The Story Effect

If your Hero’s Journey story is your ultimate life mission, then your Action Story are the actions you take to fulfill the aims set forth in your Hero’s Journey story. They are your concrete measurable evidence that you are acting on your story.

Inevitably, there are many changes you wish to make to turn your life into the story you want it to tell. It would be nice to think that all these changes could be made in one enthusiastic burst of self-transformation. But that does not happen. Pick a few changes and just make sure that each is:

  • Important enough to you
  • Realistically fixable
  • Clearly defined
  • Supportable by behavioral changes (rituals) that will do the trick

There is a training effect for stories.
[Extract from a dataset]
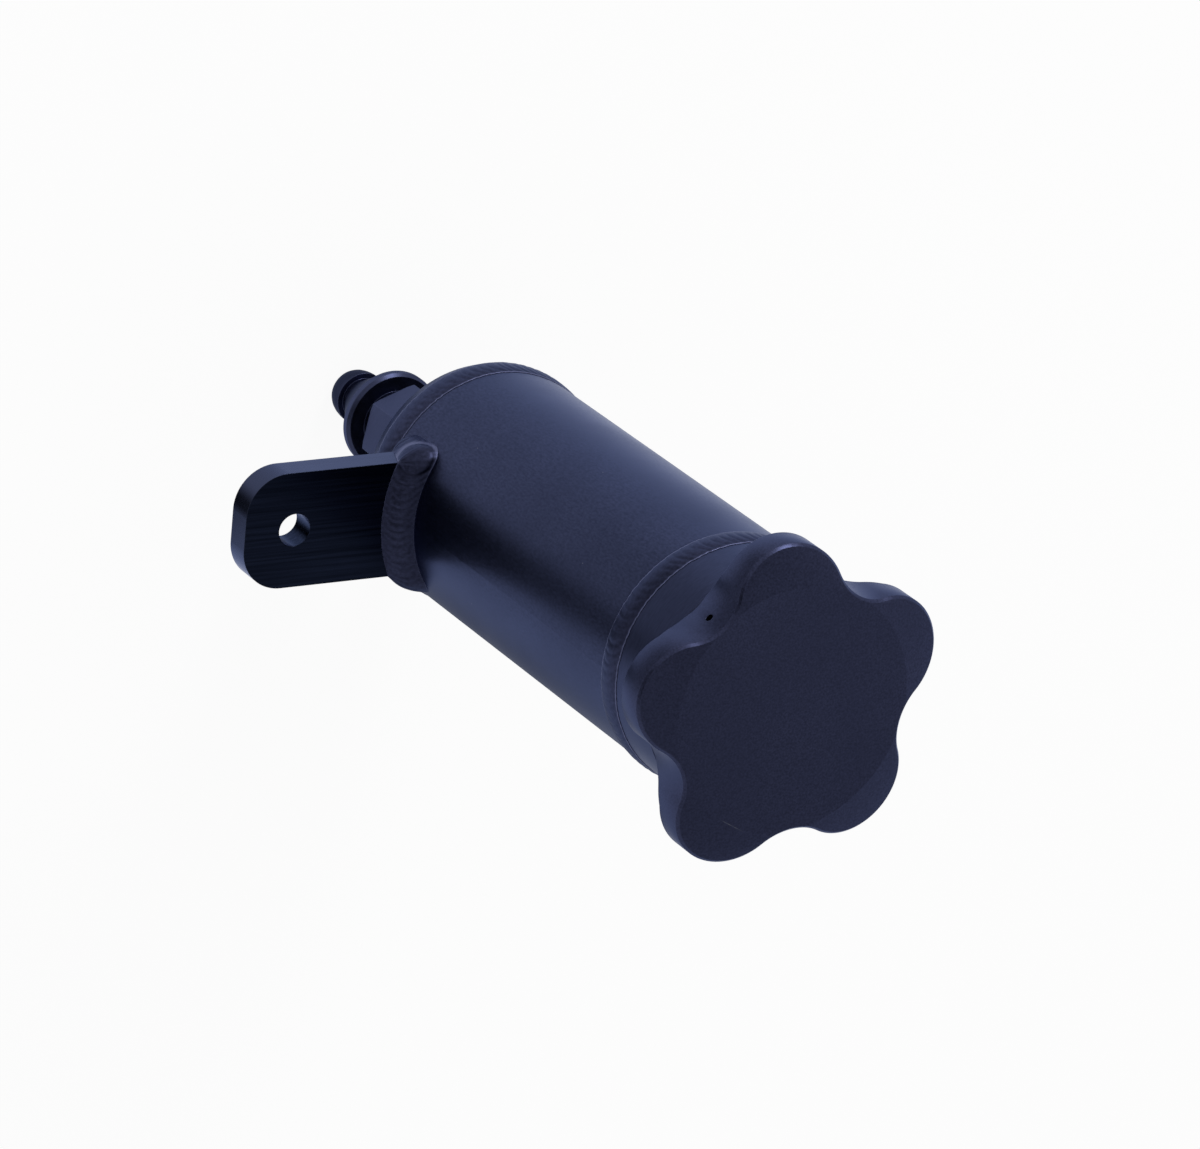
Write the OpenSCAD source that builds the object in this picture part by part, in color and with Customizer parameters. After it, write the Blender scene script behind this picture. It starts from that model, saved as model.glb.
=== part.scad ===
// Welded aluminium power steering reservoir with a vented five-lobed screw cap.
// The part stands upright, +Z along the tank axis, and the mounting tab points along +X.
// The origin is the middle of the bolt hole in the tab. All sizes are in millimetres.

/* [Tank] */
// Outer diameter of the tank tube, the filler neck and the bottom plate
tube_od = 76.2; // [70:0.2:90]
// Wall of the tank tube
tube_wall = 3.2; // [2.4:0.1:4.5]
// Length of the tank tube between its two end welds
tube_len = 149; // [110:1:240]
// Width of the V that is machined at each welded joint, on either side
weld_prep = 1.5; // [1:0.1:2]
// Radial play of each spigot inside the tube
spigot_play = 0.1; // [0.05:0.05:0.2]

/* [Bottom plate] */
// Thickness of the plate outside the tube
plate_t = 9.7; // [8.5:0.1:14]
// Length of the spigot that locates the plate in the tube
plate_spigot = 6; // [4:0.5:10]
// Radial width of the chamfer on the plate's lower rim
plate_chamfer_w = 2.2; // [0.5:0.1:3]
// Height of the plate's rim between its chamfer and the weld
plate_land = 0.2; // [0.1:0.1:1.5]
// Distance of each hose port from the tank axis
port_offset = 19; // [17.5:0.1:19.5]
// Direction of the feed port about the tank axis, from the tab
feed_angle = -32.3; // [-60:0.1:60]

/* [Filler neck] */
// Height of the neck from its weld to its mouth
neck_h = 23.2; // [20:0.1:35]
// Wall of the neck, from its outside to the crests of its thread
neck_wall = 7.1; // [6.6:0.1:9]
// Length of the spigot that locates the neck in the tube
neck_spigot = 5; // [3:0.5:8]
// Small chamfer on the neck's mouth and on the cap's lower edge
edge_break = 0.5; // [0.2:0.1:0.8]

/* [Weld beads] */
// Width of each round bead
bead_w = 9.3; // [6:0.1:10]
// Height of each round bead above the tube
bead_h = 0.8; // [0.6:0.1:1.8]
// Length of the tab's weld along the tube, above the tab
over_tube_leg = 5.9; // [4:0.1:9]
// Length of the tab's weld along the tab, above the tab
over_tab_leg = 8.3; // [4:0.1:9]
// Length of the tab's weld along the tube, below the tab
under_tube_leg = 5.2; // [4:0.1:8]
// Length of the tab's weld along the tab, below the tab
under_tab_leg = 5.4; // [4:0.1:9]
// Bulge of the tab's weld beyond a straight fillet
fillet_bulge = 1; // [0.2:0.1:1.2]
// Share of its length along the tube that the weld keeps at the tab's two edges
edge_leg_share = 0.8; // [0.7:0.05:1]
// Bulge at those two edges, as a multiple of the bulge above the tab
edge_bulge_share = 1.7; // [1:0.1:1.8]
// Distance between two ripples of the tab's weld
ripple_pitch = 3; // [2:0.1:5]
// Depth of a ripple in the tab's weld
ripple_depth = 0.35; // [0:0.05:0.6]
// Gap between the bottom bead and the weld under the tab
weld_room = 1.2; // [0.5:0.1:60]
// Gap between a bead and the metal that it joins
bead_gap = 0.02; // [0.01:0.01:0.05]

/* [Mounting tab] */
// Length of the tab from the tube to its free end
tab_len = 54.3; // [50:0.1:80]
// Width of the tab
tab_w = 37; // [30:0.1:44]
// Thickness of the tab
tab_t = 9.1; // [6:0.1:12]
// Radius of the tab's two free corners
tab_corner = 13.3; // [6:0.1:15]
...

With each repetition of a story you tell yourself, that story travels your neural pathways more easily. Tell yourself that story again and again and again and soon enough pathways that were once unpaved roads, metaphorically speaking, have now become slick six – lane superhighways. Gradually repetition reinforces the primacy and value of that story – not to mention pushing away or ignoring alternative stories undeserving of your energy, which then atrophy or die, and the pathways they once traveled now narrow again, growing less supple with disuse. You become indoctrinated by your current story. You are training yourself to believe it and to live it.
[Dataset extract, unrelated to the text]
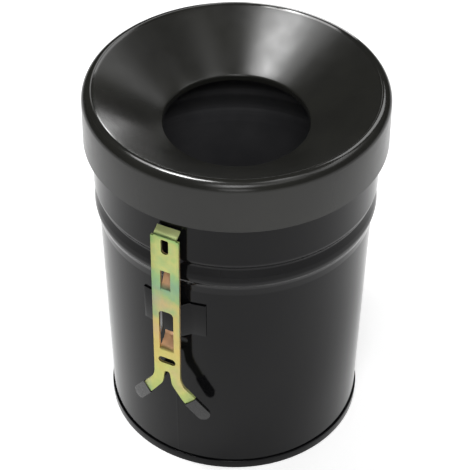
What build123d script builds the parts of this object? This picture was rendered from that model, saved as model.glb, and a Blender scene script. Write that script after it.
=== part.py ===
"""Self-extinguishing ashtray bin: a round steel bin standing on the floor, with its wall bracket hooked on.

Frame: millimetres, +Z up, origin on the bin's axis at the floor, the bracket on the -Y side.
"""
import os
from math import atan2, cos, degrees, radians, sin, tan

from build123d import *

os.makedirs("parts", exist_ok=True)

# ---- driving dimensions -------------------------------------------------------------------------
H = 396.0              # overall height
SHEET = 1.0            # sheet of the head, body and pan
GAP = 0.1              # gap between pieces that are rolled or welded together
LIFT_GAP = 0.3         # gap under the clips, which lift off
LAP = 2.0              # how far joined or cutting shapes are drawn into or past each other

# extinguishing head
R_HEAD = 150.0         # outside of the skirt
Z_SKIRT = 340.0        # lower edge of the skirt
R_CORNER = 10.0        # rolled outer corner of the top
R_THROAT = 72.0        # clear radius of the throat
FUNNEL_DROP = 40.0     # from the crest to where the cone would meet the throat
THROAT_ROLL = 3.0      # roll from the cone into the throat's collar
Z_COLLAR = 350.0       # lower edge of the collar

# body shell: outside radii and heights
R_FOOT, Z_FOOT = 129.9, 10.0             # top of the straight stretch held in the base pan
R_LOWER, Z_LOWER = 136.9, 249.0          # top of the tapered wall
RIDGE_UNDER = [(138.1, 257.6), (139.2, 261.4), (140.7, 264.4)]
RIDGE_CREST, RIDGE_TOP = (141.4, 268.8), (140.6, 274.0)
VALLEY_LOW, VALLEY_MID, VALLEY_HIGH = (138.5, 281.6), (138.2, 283.1), (138.5, 284.6)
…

Every story we tell has some effect. Stories move the needle every time we tell them. Because of this powerful story effect it is imperative that the story you tell be a constructive, not destructive one.  The effect of training makes it hard to break the bonds that form. It is crucial then, to be utterly conscious about who you are and what you are doing with your life – in other words, to be brutally truthful with yourself about your purpose – so that you are aware of your story and can assess whether and how it is helping or hurting you.

There is a problem , though. You may be thoroughly well – intentioned about examining your story, yet often it is difficult, if not impossible, to see the immediate consequences of your story on yourself or others. Your story’s impact may not reveal itself for years.